An annual salary is the monetary compensation that an employee receives in exchange for working for a year or a period of time roughly equivalent to a year. Salaries are denominated in the local currency and do not include side benefits. In contrast to wages, salaries are determined on a chronological basis, meaning that they are paid based over a specific period, rather than on an hourly or piece basis.
Employees receive compensation from their employers in exchange for their labor. Compensation can include both money and side benefits such as sick leave and health care plans. Most times, quoted compensation figures do not include taxation and thus can be considered nominal as opposed to real figures.
Most monetary components of compensation are quoted as either a salary or a wage. A salary is the amount that an employee receives in exchange for working over a specific period of time without regard for the precise number of hours worked. For example, an employee with a monthly salary of $2,000 would receive $2,000 that month whether the employee worked 160 or 200 hours.
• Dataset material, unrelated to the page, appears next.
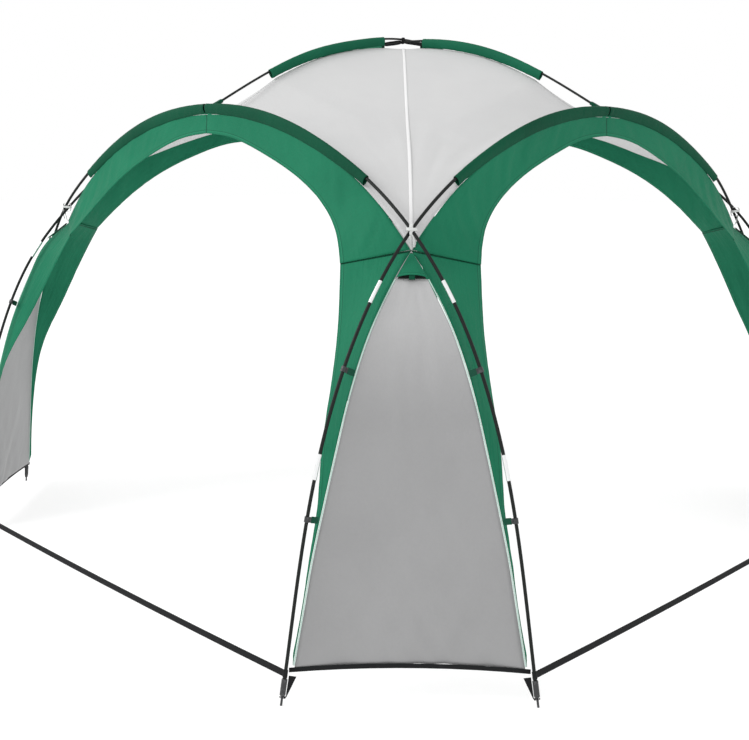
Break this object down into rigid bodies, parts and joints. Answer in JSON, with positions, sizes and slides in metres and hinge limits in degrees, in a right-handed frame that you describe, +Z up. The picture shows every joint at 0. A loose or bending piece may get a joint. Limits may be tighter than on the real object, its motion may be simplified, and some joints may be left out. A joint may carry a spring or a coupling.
{
  "type": "dome event shelter",
  "caption": "Open-sided square fabric shelter on crossing arch poles, with a domed roof, arch visors and four corner legs with grey panels.",
  "frame": {"origin": "on the ground under the apex, at the middle of the footprint", "axes": "+Z up; the four open sides face -Y (front), +X (right), +Y (back) and -X (left); the legs are on the diagonals"},
  "size_m": [3.5102, 3.5102, 2.328],
  "materials": {
    "green_cloth": "matte coated polyester",
    "dark_green_cloth": "matte coated polyester",
    "roof_cloth": "matte coated polyester",
    "panel_cloth": "satin coated polyester",
    "seam_tape": "smooth tape",
    "piping": "woven piping",
    "black_webbing": "woven webbing",
    "tie_tape": "woven tape",
    "mesh": "fine mesh",
    "black_pole": "satin wrapped glass fibre",
    "ferrule_metal": "satin",
    "black_plastic": "semi gloss",
    "ring_steel": "black coated"
  },
  "bodies": {
    "shelter": {"apex_tie": "black_webbing", "arch_ferrules": "ferrule_metal", "arch_pole_back": "black_pole", "arch_pole_front": "black_pole", "arch_pole_left": "black_pole", "arch_pole_right": "black_pole", "arch_sleeve_back": "dark_green_cloth", "arch_sleeve_front": "dark_green_cloth", "arch_sleeve_left": "dark_green_cloth", "arch_sleeve_right": "dark_green_cloth", "clip_hooks": "black_plastic", "clip_straps": "dark_green_cloth", "corner_panel_back_left": "panel_cloth", "corner_panel_back_right": "panel_cloth", "corner_panel_front_left": "panel_cloth", "corner_panel_front_right": "panel_cloth", "crossing_ties": "tie_tape", "foot_caps": "black_plastic", "ground_strap_front": "black_webbing", "ground_strap_right": "black_webbing", "hem_webbing": "black_webbing", "leg_piping": "piping", "leg_strips_back_left": "green_cloth", "leg_strips_back_right": "green_cloth", "leg_strips_front_left": "green_cloth", "leg_strips_front_right": "green_cloth", "pole_pockets": "dark_green_cloth", "roof_ferrules": "ferrule_metal", "roof_panel_back_left": "roof_cloth", "roof_panel_back_right": "roof_cloth", "roof_panel_front_left": "roof_cloth", "roof_panel_front_right": "roof_cloth", "roof_pole_front_back": "black_pole", "roof_pole_left_right": "black_pole", "roof_sleeve_back": "dark_green_cloth", "roof_sleeve_front": "dark_green_cloth", "roof_sleeve_left": "dark_green_cloth", "roof_sleeve_right": "dark_green_cloth", "seam_tapes": "seam_tape", "vent_mesh": "mesh", "visor_back": "green_cloth", "visor_front": "green_cloth", "visor_left": "green_cloth", "visor_right": "green_cloth", "webbing_tails": "black_webbing"},
    "vent_hood_front_right": {"vent_hood_front_right": "green_cloth"},
    "vent_hood_back_right": {"vent_hood_back_right": "green_cloth"},
    "vent_hood_back_left": {"vent_hood_back_left": "green_cloth"},
    "vent_hood_front_left": {"vent_hood_front_left": "green_cloth"},
    "foot_ring_front_right_b": {"foot_ring_front_right_b": "ring_steel"},
    "foot_ring_front_left_a": {"foot_ring_front_left_a": "ring_steel"},
    "foot_ring_back_left_b": {"foot_ring_back_left_b": "ring_steel"},
    "foot_ring_back_right_a": {"foot_ring_back_right_a": "ring_steel"},
    "foot_ring_back_right_b": {"foot_ring_back_right_b": "ring_steel"},
    "foot_ring_front_right_a": {"foot_ring_front_right_a": "ring_steel"},
    "foot_ring_front_left_b": {"foot_ring_front_left_b": "ring_steel"},
    "foot_ring_back_left_a": {"foot_ring_back_left_a": "ring_steel"}
  },
  "joints": [
    {"name": "vent_hood_front_right_lift", "type": "hinge", "parent": "shelter", "child": "vent_hood_front_right", "pos_m": [1.16171, -1.16171, 1.4472], "axis": [-0.7071, -0.7071, 0], "range_deg": [-3, 55]},
    {"name": "vent_hood_back_right_lift", "type": "hinge", "parent": "shelter", "child": "vent_hood_back_right", "pos_m": [1.16171, 1.16171, 1.4472], "axis": [0.7071, -0.7071, 0], "range_deg": [-3, 55]},
    {"name": "vent_hood_back_left_lift", "type": "hinge", "parent": "shelter", "child": "vent_hood_back_left", "pos_m": [-1.16171, 1.16171, 1.4472], "axis": [0.7071, 0.7071, 0], "range_deg": [-3, 55]},
    {"name": "vent_hood_front_left_lift", "type": "hinge", "parent": "shelter", "child": "vent_hood_front_left", "pos_m": [-1.16171, -1.16171, 1.4472], "axis": [-0.7071, 0.7071, 0], "range_deg": [-3, 55]},
    {"name": "foot_ring_front_right_b_swing", "type": "hinge", "parent": "shelter", "child": "foot_ring_front_right_b", "pos_m": [1.7399, -1.16085, 0.02652], "axis": [0.7009, -0.7009, 0.1322], "range_deg": [-10, 10]},
    {"name": "foot_ring_front_left_a_swing", "type": "hinge", "parent": "shelter", "child": "foot_ring_front_left_a", "pos_m": [-1.7399, -1.16085, 0.02652], "axis": [-0.7009, -0.7009, 0.1322], "range_deg": [-10, 10]},
    {"name": "foot_ring_back_left_b_swing", "type": "hinge", "parent": "shelter", "child": "foot_ring_back_left_b", "pos_m": [-1.7399, 1.16085, 0.02652], "axis": [-0.7009, 0.7009, 0.1322], "range_deg": [-10, 10]},
    {"name": "foot_ring_back_right_a_swing", "type": "hinge", "parent": "shelter", "child": "foot_ring_back_right_a", "pos_m": [1.7399, 1.16085, 0.02652], "axis": [0.7009, 0.7009, 0.1322], "range_deg": [-10, 10]},
    {"name": "foot_ring_back_right_b_swing", "type": "hinge", "parent": "shelter", "child": "foot_ring_back_right_b", "pos_m": [1.16085, 1.7399, 0.02652], "axis": [0.7009, 0.7009, 0.1324], "range_deg": [-10, 10]},
    {"name": "foot_ring_front_right_a_swing", "type": "hinge", "parent": "shelter", "child": "foot_ring_front_right_a", "pos_m": [1.16085, -1.7399, 0.02652], "axis": [0.7009, -0.7009, 0.1324], "range_deg": [-10, 10]},
    {"name": "foot_ring_front_left_b_swing", "type": "hinge", "parent": "shelter", "child": "foot_ring_front_left_b", "pos_m": [-1.16085, -1.7399, 0.02652], "axis": [-0.7009, -0.7009, 0.1324], "range_deg": [-10, 10]},
    {"name": "foot_ring_back_left_a_swing", "type": "hinge", "parent": "shelter", "child": "foot_ring_back_left_a", "pos_m": [-1.16085, 1.7399, 0.02652], "axis": [-0.7009, 0.7009, 0.1324], "range_deg": [-10, 10]}
  ]
}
Wages differ from salaries in that wages are set on a per-unit basis. Units used in the determination of wages paid out can differ dramatically. Some positions use the units of product that the employee has produced while others use the number of hours worked. Using an example of a position that pays wages of $8 per hour, an employee who worked 30 hours would earn $240, whereas an employee who worked 40 hours would earn $320, barring additional legislation.
For some positions, benefits can comprise a large portion of their compensation while other positions offer no benefits at all. Nonmonetary benefits can include items such as daycare, university tuition, vacation time and housing. These items tend not to be included in quoted numerical figures of compensation, if only because many of them have no easily derived numerical value.